Much work in recent decades has advanced the techniques of monitoring and stimulating localized brain sites using electric or magnetic currents. Deep brain stimulation reduces the symptoms of conditions ranging from Parkinsons disease to obsessive-compulsive disorder.

“The hope is that these two techniques can be interfaced by a real-time processor and used as a closed loop system with the brain,” added Mintz.

The rodent model was used by Mintz, TAU engineering experts Prof. Yosi Shacham- Diamand and Prof. Hagit Messer-Yaron; Dr. Mira Marcus- Kalish of TAU’s Interdisciplinary Center for Technology; Dr. Christoph Guger of Austria; Prof. Paolo Del Giudice of Rome’s Instituto Superiore di Sanità; and Prof. Paul Verschure of Barcelona’s Universitat Pompeu Fabra.

They aimed at testing the feasibility of the closed-loop hybrid methodology for rehabilitation of brain functions by replacing a damaged brain microcircuit. The piece of cerebellum was used to test feasibility because it is responsible for coordinating movement.

When wired to the brain, the “robo-cerebellum” received, interpreted and transmitted sensory information from the brain stem, facilitating communication between the inputs and the outputs of the inactivated microcircuit.

To test this robotic interface between body and brain, the researchers taught a brain-damaged rat to blink whenever they sounded a particular tone.

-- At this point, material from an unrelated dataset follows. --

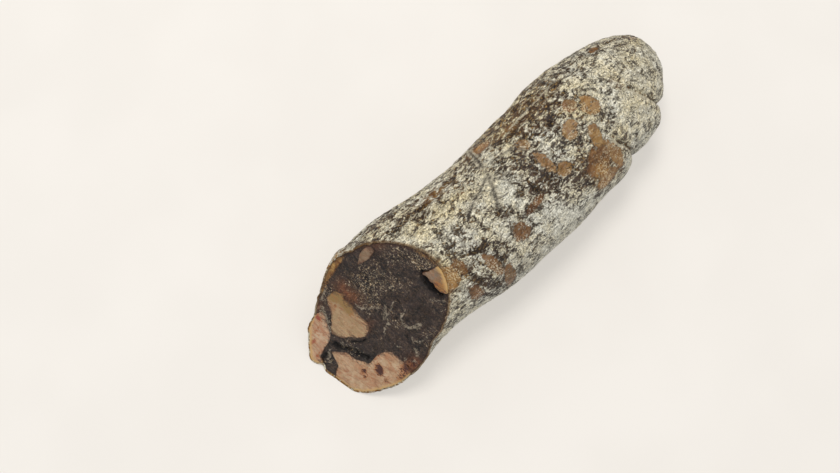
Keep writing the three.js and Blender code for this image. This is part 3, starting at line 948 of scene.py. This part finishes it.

The rat could perform this behavior only when its robotic cerebellum functioned.

“It’s proof of the concept that we can record information from the brain, analyze it in a way similar to the biological network and then return it to the brain,” said Mintz, who recently presented his research at the Strategies for Engineered Negligible Senescence meeting in Cambridge, England.

“We are not the only ones in the world to consider the problem. There is a group in Los Angeles that is doing excellent work. They have ambitious plan to replace by a synthetic chip a large structure of the brain called the hippocampus. However, present technology does not unable embeding in a chip an anatomical replica of such large chunk of the brain and therefore they imitate they hippocampus by an approximating algorithm. We think our approach creating a synthetic anatomical replica of small microcircuit of the brain is currently more promising,” he said.